Bobby Rodriguez

Personal information
- Nationality: American
- Born: Roberto Rodriguez Deer River, Minnesota, U.S.
- Height: 5 ft 6 in (168 cm)
- Weight: Super Featherweight

Boxing career

Boxing record
- Total fights: 36
- Wins: 24
- Win by KO: 11
- Losses: 11
- Draws: 2

= Bobby Rodriguez =

American boxer

Bobby Rodriguez is an American retired Super Featherweight boxer from Minneapolis, Minnesota.

==Personal life==
Bobby Rodriguez is a member of Minnesota's Rodriguez family of boxers: Rafael, Kenny, Rudy, all of whom fought professionals; brother John, who fought only as an amateur, and Cory, son of John, who is an active professional boxer at this writing. Bobby now spends his retirement training young golden glove boxers in the Leech Lake area.

==Professional career==
Rodriguez made his professional debut on May 10, 1967, with a 4-round points defeat of Archie Bailey in Saint Paul. Rodriguez won his first 20 professional fights, losing for the first time by TKO on January 16 of 1969, when he was stopped due to cuts in the sixth round of a fight with Pete Gonzalez at Olympic Auditorium in Los Angeles. Rodriguez's record after that loss was a mediocre 4-10, and included several extended periods of inactivity.
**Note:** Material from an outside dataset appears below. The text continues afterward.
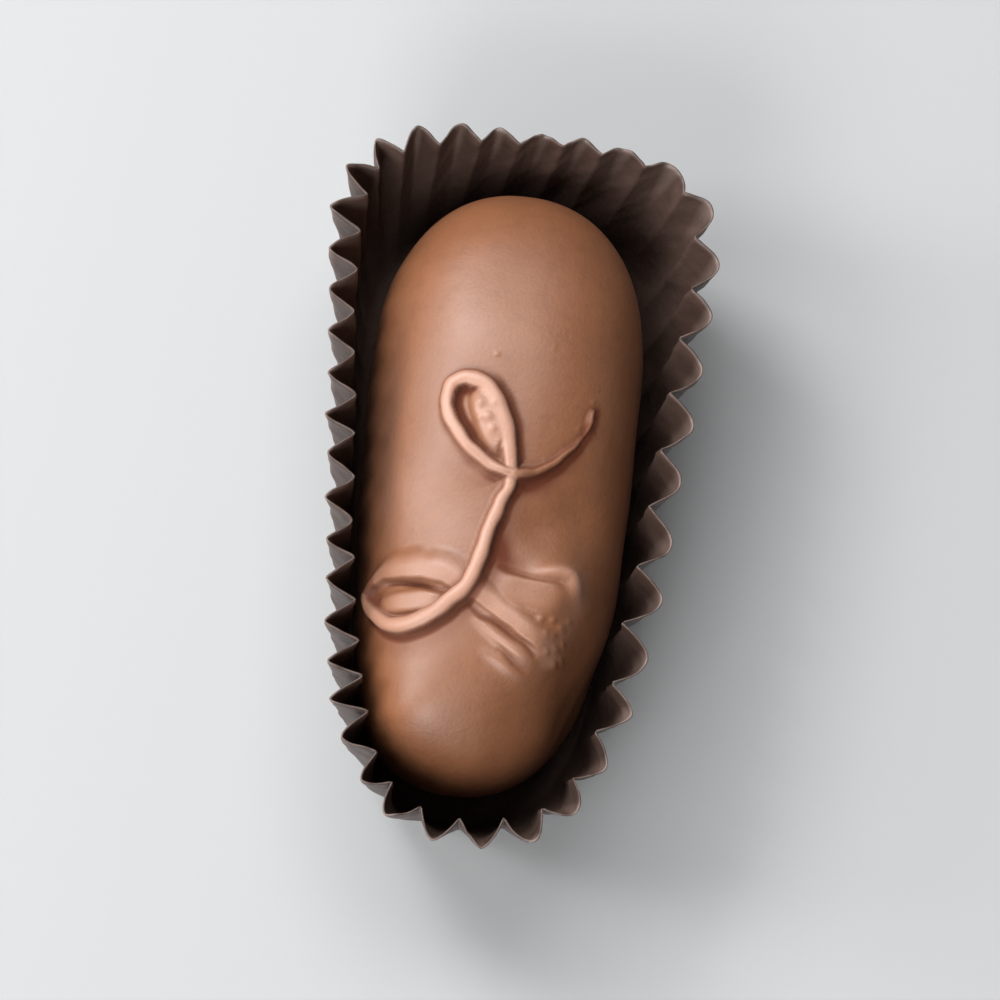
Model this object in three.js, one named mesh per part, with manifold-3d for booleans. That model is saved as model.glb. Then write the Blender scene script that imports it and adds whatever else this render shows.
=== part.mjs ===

His career concluded following back-to-back losses to Rick Folstad, the first of which was for Minnesota's State Junior Welterweight title.

At his retirement Rodriguez had compiled a professional record of 24-10-2 with 11 knockouts. In the course of compiling this record Rodriguez battled such talented boxers as Ricky Sawa, Baby Luis, José Moreno, Beto Maldonado, Maurice Watkins, and the aforementioned Rick Folstad.